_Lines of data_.
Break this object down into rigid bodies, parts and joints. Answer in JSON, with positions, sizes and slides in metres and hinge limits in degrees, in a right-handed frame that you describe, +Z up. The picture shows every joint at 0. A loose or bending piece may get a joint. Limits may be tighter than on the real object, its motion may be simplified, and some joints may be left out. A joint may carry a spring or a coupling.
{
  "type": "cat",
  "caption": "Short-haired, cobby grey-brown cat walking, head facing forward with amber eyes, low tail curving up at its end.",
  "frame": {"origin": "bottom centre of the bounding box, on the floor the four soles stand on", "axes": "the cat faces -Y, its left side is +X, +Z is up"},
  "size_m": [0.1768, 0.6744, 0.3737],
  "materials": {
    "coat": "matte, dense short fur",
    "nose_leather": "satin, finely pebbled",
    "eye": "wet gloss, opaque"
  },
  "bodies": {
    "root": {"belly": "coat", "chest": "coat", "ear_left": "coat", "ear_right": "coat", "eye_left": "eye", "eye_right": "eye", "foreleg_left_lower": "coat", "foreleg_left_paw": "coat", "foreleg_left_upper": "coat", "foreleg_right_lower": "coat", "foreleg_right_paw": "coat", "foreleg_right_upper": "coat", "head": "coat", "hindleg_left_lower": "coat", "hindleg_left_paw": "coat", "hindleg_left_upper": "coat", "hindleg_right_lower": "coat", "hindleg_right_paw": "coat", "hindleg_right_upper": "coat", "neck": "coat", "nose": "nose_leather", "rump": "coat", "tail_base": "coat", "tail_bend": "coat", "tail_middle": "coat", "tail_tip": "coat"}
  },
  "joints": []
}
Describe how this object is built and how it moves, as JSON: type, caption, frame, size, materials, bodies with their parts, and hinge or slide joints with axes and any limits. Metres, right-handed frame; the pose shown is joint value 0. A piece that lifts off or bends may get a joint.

_OBJECTIVE_.
Copy every record above exactly as it appears.

_SOLUTION FOR THIS EXERCISE_.
Break this object down into rigid bodies, parts and joints. Answer in JSON, with positions, sizes and slides in metres and hinge limits in degrees, in a right-handed frame that you describe, +Z up. The picture shows every joint at 0. A loose or bending piece may get a joint. Limits may be tighter than on the real object, its motion may be simplified, and some joints may be left out. A joint may carry a spring or a coupling.
{
  "type": "cat",
  "caption": "Short-haired, cobby grey-brown cat walking, head facing forward with amber eyes, low tail curving up at its end.",
  "frame": {"origin": "bottom centre of the bounding box, on the floor the four soles stand on", "axes": "the cat faces -Y, its left side is +X, +Z is up"},
  "size_m": [0.1768, 0.6744, 0.3737],
  "materials": {
    "coat": "matte, dense short fur",
    "nose_leather": "satin, finely pebbled",
    "eye": "wet gloss, opaque"
  },
  "bodies": {
    "root": {"belly": "coat", "chest": "coat", "ear_left": "coat", "ear_right": "coat", "eye_left": "eye", "eye_right": "eye", "foreleg_left_lower": "coat", "foreleg_left_paw": "coat", "foreleg_left_upper": "coat", "foreleg_right_lower": "coat", "foreleg_right_paw": "coat", "foreleg_right_upper": "coat", "head": "coat", "hindleg_left_lower": "coat", "hindleg_left_paw": "coat", "hindleg_left_upper": "coat", "hindleg_right_lower": "coat", "hindleg_right_paw": "coat", "hindleg_right_upper": "coat", "neck": "coat", "nose": "nose_leather", "rump": "coat", "tail_base": "coat", "tail_bend": "coat", "tail_middle": "coat", "tail_tip": "coat"}
  },
  "joints": []
}
Describe how this object is built and how it moves, as JSON: type, caption, frame, size, materials, bodies with their parts, and hinge or slide joints with axes and any limits. Metres, right-handed frame; the pose shown is joint value 0. A piece that lifts off or bends may get a joint.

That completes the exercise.